Exploring Complex PTSD and Psychosis

Scientific research on cptsd

Interesting stuff coming out of the UK about Complex PTSD.

The North West United Kingdom mental health services conducted a unique study looking into the relationship of trauma, particularly complex trauma, with psychosis. They published their findings in March 2022 with Frontiers in Psychology.

In short, they had 144 people who suffer from psychosis answer questions. The questions were designed to help assess the trauma the person suffered, the prevalence of PTSD and Complex-PTSD symptoms, as well as their symptoms of psychosis.

What the researchers found was –
10% of the study participants suffered from PTSD, but 40% of the sample suffered from cPTSD.

That in itself is a remarkable finding, but wait, there’s more.

The following sentence from the summary carries more meaning than you might initialy attatch to it.

PTSD and DSOs mediated the relationship between trauma and positive symptoms, controlling for dataset membership.

Let’s start with the definition of ‘positive symptoms’ –
In psychology ‘positive symptoms’ are defined as : highly exaggerated ideas, perceptions, or actions that show the person can’t tell what’s real from what isn’t. Here the word “positive” means the presence of symptoms. Which, in itself is not a positive thing. (Sorry, couldn’t resist the word play.)

The second term to parse out is DSOs. This is short hand for ‘disturbances in self-organization’ (DSOs) – which is a recognized attribute of Complex-PTSD in the International Classification of Diseases-11th Edition. Thank you Europe. You are so far ahead of the DSM.

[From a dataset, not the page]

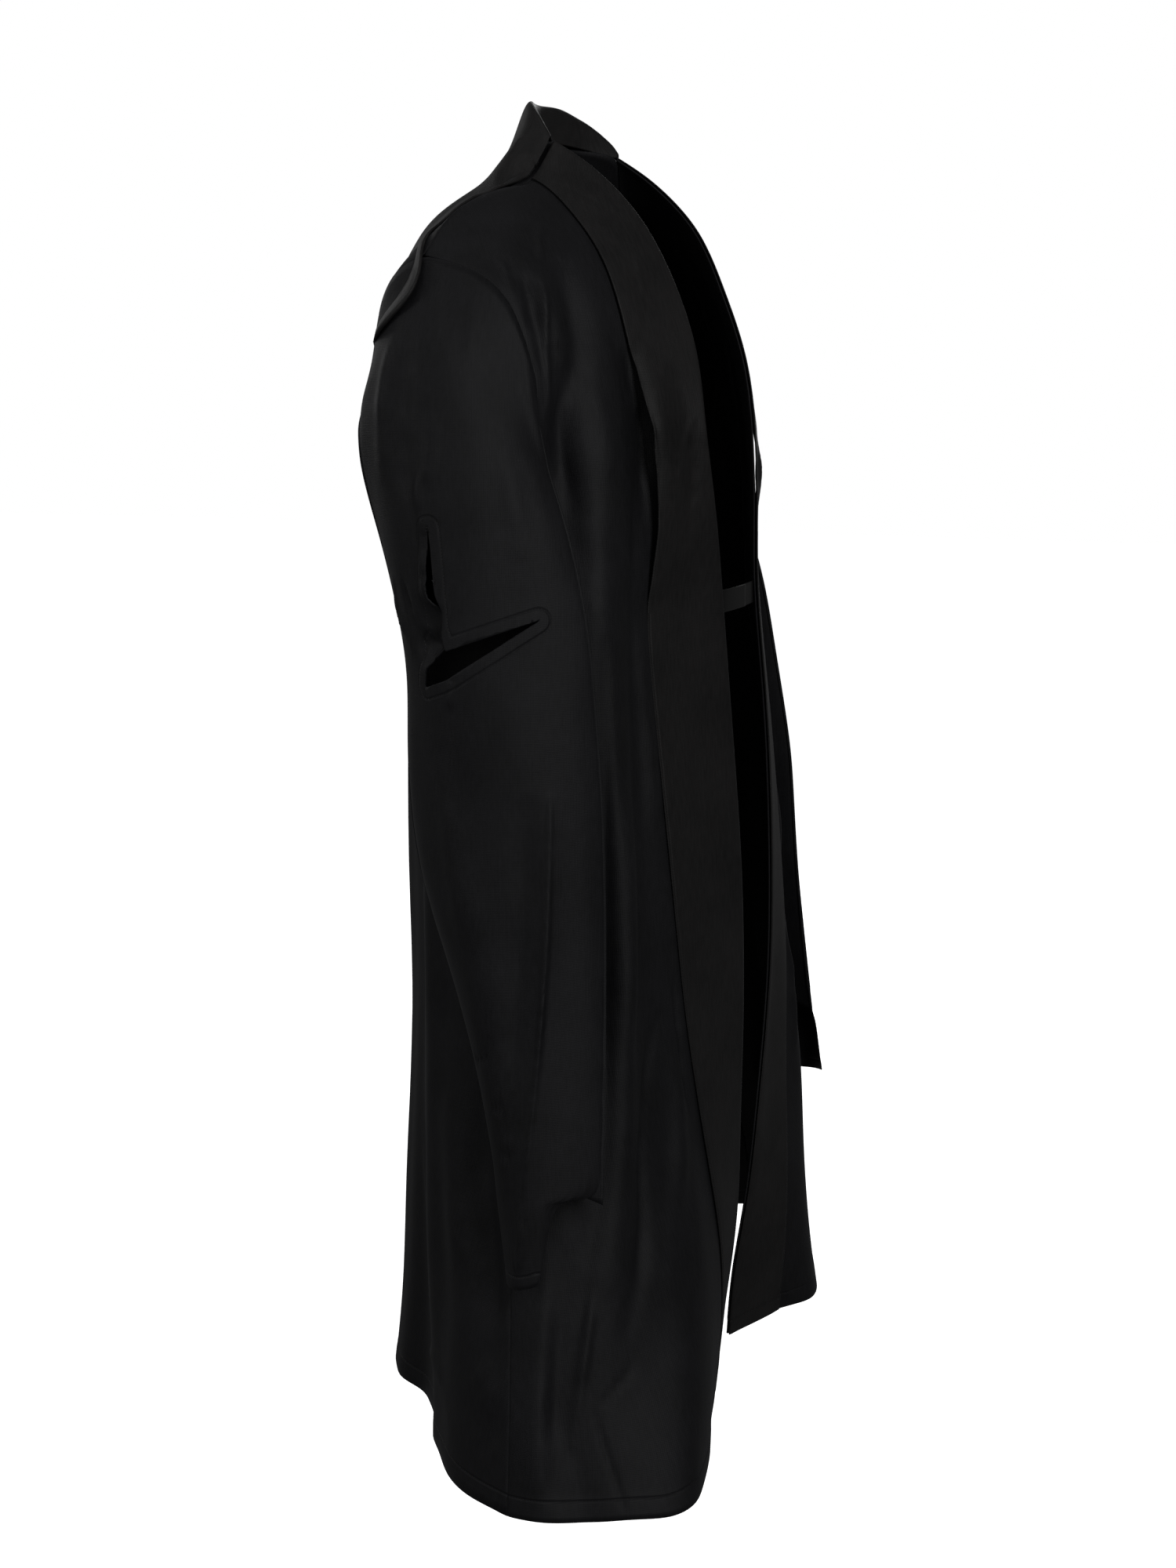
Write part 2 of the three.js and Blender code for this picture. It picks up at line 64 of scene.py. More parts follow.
# Plain white floor and a white backdrop all round, well below and behind the hanging gown.
# The floor glows as evenly as the backdrop, and soft boxes on all sides graze the folds, the
# strongest from the front and from the far side.
def stage_paint(name, glow):
    paint = bpy.data.materials.new(name)
    paint.use_nodes = True
    shader = paint.node_tree.nodes["Principled BSDF"]
    shader.inputs["Base Color"].default_value = (0.9, 0.9, 0.9, 1)
    shader.inputs["Roughness"].default_value = 1.0
    shader.inputs["Emission Color"].default_value = (1, 1, 1, 1)
    shader.inputs["Emission Strength"].default_value = glow
    return paint


bpy.ops.object.select_all(action="DESELECT")
bpy.ops.mesh.primitive_plane_add(size=30.0, location=(0, 0, -1.5))
floor = bpy.context.object
floor.name = "studio_floor"
floor.data.materials.append(stage_paint("matt_white_floor_vinyl", 0.92))
floor.visible_diffuse = False
floor.visible_glossy = False

bpy.context.scene.view_settings.view_transform = "Standard"
studio = bpy.data.worlds.new("white_studio")
bpy.context.scene.world = studio
studio.use_nodes = True
backdrop = studio.node_tree.nodes["Background"]
backdrop.inputs["Color"].default_value = (1.0, 1.0, 1.0, 1)
# The eye meets full white, and the cloth gets only a little light from all round.
seen = studio.node_tree.nodes.new("ShaderNodeLightPath")
glow = studio.node_tree.nodes.new("ShaderNodeMapRange")
glow.inputs["To Min"].default_value = 0.11
glow.inputs["To Max"].default_value = 1.0
studio.node_tree.links.new(seen.outputs["Is Camera Ray"], glow.inputs["Value"])
studio.node_tree.links.new(glow.outputs["Result"], backdrop.inputs["Strength"])

for name, place, aim, size, power in (
    ("soft_box_front", (-2.1, -2.4, 0.7), (0.0, 0.0, -0.6), (1.0, 2.0), 60),
    ("soft_box_rear", (-1.8, 2.2, 0.7), (-0.2, 0.0, -0.6), (0.7, 2.2), 20),
    ("soft_box_top", (-0.7, 0.1, 2.4), (-0.1, 0.0, 0.0), (1.4, 1.4), 8),
    ("soft_box_side", (-3.0, 0.0, 0.2), (0.0, 0.0, -0.7), (1.2, 2.0), 9),
    ("soft_box_far_side", (3.2, 0.3, 0.7), (0.0, 0.0, -0.6), (1.2, 2.0), 34),
    ("soft_box_back", (1.6, 3.2, 0.7), (0.2, 0.0, -0.6), (1.2, 2.0), 12),
):
    bpy.ops.object.light_add(type="AREA", location=place)
    lamp = bpy.context.object
    lamp.name = name
    lamp.data.shape = "RECTANGLE"
    lamp.data.size, lamp.data.size_y = size
    lamp.data.energy = power
    lamp.rotation_euler = (Vector(aim) - Vector(place)).to_track_quat("-Z", "Y").to_euler()


# Back: one wide panel of plain black gown cloth, eased into the neck and falling in soft folds.
# It is cut from a fine plain-woven polyester and viscose suiting, and its hem is turned up and
# sewn with a lockstitch.
def linear(code):
    parts = [int(code[i:i + 2], 16) / 255 for i in (1, 3, 5)]
    return (*[c / 12.92 if c <= 0.04045 else ((c + 0.055) / 1.055) ** 2.4 for c in parts], 1.0)


# Adds one node with its settings, its fixed values and what feeds it.
def add(tree, kind, settings=None, values=None, links=None):
    made = tree.nodes.new(kind)
    for key, value in (settings or {}).items():
        setattr(made, key, value)
    for socket, value in (values or {}).items():
        made.inputs[socket].default_value = value
    for socket, source in (links or {}).items():
        tree.links.new(source, made.inputs[socket])
    return made


# Piece-dyed plain weave reads near black and matt, with a fine warp and weft grain, slight
# clouding from wear and handling, and a faint sheen where it turns away from the eye.
def plain_weave(name, deep, worn, roughness, sheen):
    cloth = bpy.data.materials.new(name)
    cloth.use_nodes = True
    tree = cloth.node_tree
    shader = tree.nodes["Principled BSDF"]
    flat = add(tree, "ShaderNodeUVMap", {"uv_map": "cloth_map"}).outputs["UV"]
    place = add(tree, "ShaderNodeTexCoord").outputs["Object"]
    # Real yarns lie 0.4 mm apart. They are drawn 1.6 mm apart, the finest that shows.
    yarn = 2 * math.pi / 0.0016 / 20
    warp = add(tree, "ShaderNodeTexWave", {"bands_direction": "X"},
               {"Scale": yarn, "Distortion": 1.5, "Detail": 2.0, "Detail Scale": 0.8}, {"Vector": flat})
    weft = add(tree, "ShaderNodeTexWave", {"bands_direction": "Y"},
               {"Scale": yarn, "Distortion": 1.5, "Detail": 2.0, "Detail Scale": 0.8}, {"Vector": flat})
    grain = add(tree, "ShaderNodeMath", {"operation": "ADD"},
                links={0: warp.outputs["Fac"], 1: weft.outputs["Fac"]})
    long_slub = add(tree, "ShaderNodeMapping", values={"Scale": (420.0, 60.0, 1.0)}, links={"Vector": flat})
    slub = add(tree, "ShaderNodeTexNoise", values={"Scale": 1.0, "Detail": 2.0},
               links={"Vector": long_slub.outputs["Vector"]})
    cloud = add(tree, "ShaderNodeTexNoise", values={"Scale": 14.0, "Detail": 5.0, "Roughness": 0.62},
                links={"Vector": place})
    tone = add(tree, "ShaderNodeMix", {"data_type": "FLOAT"}, {"Factor": 0.4},
               {"A": cloud.outputs["Fac"], "B": slub.outputs["Fac"]})
    spread = add(tree, "ShaderNodeMapRange", values={"From Min": 0.3, "From Max": 0.7},
                 links={"Value": tone.outputs["Result"]})
    colour = add(tree, "ShaderNodeMix", {"data_type": "RGBA"}, {"A": linear(deep), "B": linear(worn)},
                 {"Factor": spread.outputs["Result"]})
    tree.links.new(colour.outputs["Result"], shader.inputs["Base Color"])
    weave = add(tree, "ShaderNodeBump", values={"Strength": 0.5, "Distance": 0.00012},
                links={"Height": grain.outputs["Value"]})
    slubs = add(tree, "ShaderNodeBump", values={"Strength": 0.5, "Distance": 0.0002},
                links={"Height": slub.outputs["Fac"], "Normal": weave.outputs["Normal"]})
    handled = add(tree, "ShaderNodeTexNoise", values={"Scale": 45.0, "Detail": 3.0, "Roughness": 0.5},
                  links={"Vector": place})
    rumples = add(tree, "ShaderNodeBump", values={"Strength": 0.35, "Distance": 0.0012},
                  links={"Height": handled.outputs["Fac"], "Normal": slubs.outputs["Normal"]})
    # A sewn line draws the cloth in: a narrow groove where the stitches sink.
    line = add(tree, "ShaderNodeAttribute", {"attribute_name": "sewn_line"})
    away = add(tree, "ShaderNodeMath", {"operation": "ABSOLUTE"}, links={0: line.outputs["Fac"]})
    dip = add(tree, "ShaderNodeMapRange", {"interpolation_type": "SMOOTHSTEP"},
              {"From Min": 0.0, "From Max": 0.0022}, {"Value": away.outputs["Value"]})
    sewn = add(tree, "ShaderNodeBump", values={"Strength": 0.9, "Distance": 0.0007},
               links={"Height": dip.outputs["Result"], "Normal": rumples.outputs["Normal"]})
    tree.links.new(sewn.outputs["Normal"], shader.inputs["Normal"])
    shader.inputs["Roughness"].default_value = roughness
    shader.inputs["Specular IOR Level"].default_value = 0.12
    shader.inputs["Sheen Weight"].default_value = sheen
    shader.inputs["Sheen Roughness"].default_value = 0.35
    shader.inputs["Sheen Tint"].default_value = linear("#8a8b90")
    return cloth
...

Putting those terms together the sentence is telling us that PTSD and DSOs (aka cPTSD) were present in people who had suffered trauma and were now suffering psychosis. In addition there was also a relationship to exist between cPTSD and affective disorders (illnesses that affect the way a person thinks and feels).  

However, the relationship did not carry over to explain significant differences in the presence of negative sypmtoms. Remember, a ‘negative symptom’ doesn’t mean that there isn’t a problem. In psychology, a negative symptom denotes a loss of something. Negative symptoms include the inability to show emotions, apathy, difficulties talking, and withdrawing from social situations and relationships.

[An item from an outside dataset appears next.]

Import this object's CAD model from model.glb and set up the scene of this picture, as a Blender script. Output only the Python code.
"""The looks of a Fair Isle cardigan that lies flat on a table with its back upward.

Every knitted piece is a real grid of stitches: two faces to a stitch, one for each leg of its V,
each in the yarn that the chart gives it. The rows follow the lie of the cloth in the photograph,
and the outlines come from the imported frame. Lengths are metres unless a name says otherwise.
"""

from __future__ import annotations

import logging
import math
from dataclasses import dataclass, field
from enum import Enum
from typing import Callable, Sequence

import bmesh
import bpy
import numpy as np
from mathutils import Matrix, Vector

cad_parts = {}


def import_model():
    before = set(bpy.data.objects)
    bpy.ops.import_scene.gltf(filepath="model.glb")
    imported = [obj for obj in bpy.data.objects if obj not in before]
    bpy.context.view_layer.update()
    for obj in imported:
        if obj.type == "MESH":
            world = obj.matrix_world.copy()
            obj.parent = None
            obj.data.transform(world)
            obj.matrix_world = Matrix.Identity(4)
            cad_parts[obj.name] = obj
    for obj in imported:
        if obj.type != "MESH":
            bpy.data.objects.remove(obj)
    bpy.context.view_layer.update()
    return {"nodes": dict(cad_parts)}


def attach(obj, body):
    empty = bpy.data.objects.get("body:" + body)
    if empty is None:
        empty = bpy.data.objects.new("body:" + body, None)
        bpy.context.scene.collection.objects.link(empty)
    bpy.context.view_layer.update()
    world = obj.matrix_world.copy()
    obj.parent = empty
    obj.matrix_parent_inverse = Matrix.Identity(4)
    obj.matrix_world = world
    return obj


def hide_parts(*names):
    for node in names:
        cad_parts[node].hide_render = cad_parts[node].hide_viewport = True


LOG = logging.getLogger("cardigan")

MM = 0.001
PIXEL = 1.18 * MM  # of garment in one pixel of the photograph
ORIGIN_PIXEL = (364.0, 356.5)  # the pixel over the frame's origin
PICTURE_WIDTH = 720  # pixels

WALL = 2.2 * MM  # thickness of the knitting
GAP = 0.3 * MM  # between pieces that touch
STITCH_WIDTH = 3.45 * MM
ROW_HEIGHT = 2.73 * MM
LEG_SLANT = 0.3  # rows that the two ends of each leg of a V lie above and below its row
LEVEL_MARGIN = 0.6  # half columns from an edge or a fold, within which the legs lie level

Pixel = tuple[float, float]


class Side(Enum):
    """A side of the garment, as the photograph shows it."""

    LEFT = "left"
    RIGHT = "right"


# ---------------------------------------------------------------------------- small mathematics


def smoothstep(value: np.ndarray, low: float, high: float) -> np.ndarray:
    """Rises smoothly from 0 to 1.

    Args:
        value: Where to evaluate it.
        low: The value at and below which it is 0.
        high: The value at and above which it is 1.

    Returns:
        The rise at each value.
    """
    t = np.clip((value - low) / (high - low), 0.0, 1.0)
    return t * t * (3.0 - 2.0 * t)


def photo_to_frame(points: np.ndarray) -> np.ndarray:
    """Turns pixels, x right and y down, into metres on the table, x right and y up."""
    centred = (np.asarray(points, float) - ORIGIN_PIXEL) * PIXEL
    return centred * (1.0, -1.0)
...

The summary of the article includes two important sentences:
1. Traumatic experiences and post-traumatic stress are highly prevalent in people with psychosis, increasing symptom burden, decreasing quality of life and moderating treatment response.
2. The prevalence and impact of cPTSD and DSOs in psychosis remains to be explored.

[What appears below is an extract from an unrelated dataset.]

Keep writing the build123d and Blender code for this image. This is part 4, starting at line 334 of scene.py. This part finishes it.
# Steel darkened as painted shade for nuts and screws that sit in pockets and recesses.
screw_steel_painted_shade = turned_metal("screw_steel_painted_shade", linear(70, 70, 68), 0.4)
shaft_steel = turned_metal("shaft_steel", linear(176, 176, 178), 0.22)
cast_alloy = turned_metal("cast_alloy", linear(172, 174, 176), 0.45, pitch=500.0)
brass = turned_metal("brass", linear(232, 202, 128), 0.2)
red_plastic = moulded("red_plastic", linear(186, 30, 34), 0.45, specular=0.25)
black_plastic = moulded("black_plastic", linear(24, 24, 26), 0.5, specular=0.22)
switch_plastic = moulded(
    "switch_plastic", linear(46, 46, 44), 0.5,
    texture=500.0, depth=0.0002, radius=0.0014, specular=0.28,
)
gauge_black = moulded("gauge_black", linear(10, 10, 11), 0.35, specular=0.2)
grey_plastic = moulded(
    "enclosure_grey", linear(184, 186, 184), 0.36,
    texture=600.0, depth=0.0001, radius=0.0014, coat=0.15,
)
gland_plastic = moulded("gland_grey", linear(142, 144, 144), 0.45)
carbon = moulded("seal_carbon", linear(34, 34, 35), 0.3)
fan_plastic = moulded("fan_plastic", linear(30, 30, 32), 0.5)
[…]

So, what I’m reading here is that trauma that results in cPTSD does have some linkage to some symptoms of psychosis. BUT, we don’t know what that particular mechanism is yet.

They end the study summary with this line: “These findings indicate the possible value of adjunct therapies to manage cPTSD symptoms in people with psychosis, pending replication in larger epidemiological samples and longitudinal studies.”

In other words – people who suffer from psychosis might also benefit from therapies for cPTSD — as long as a future study doesn’t toss all this in the proverbial bin.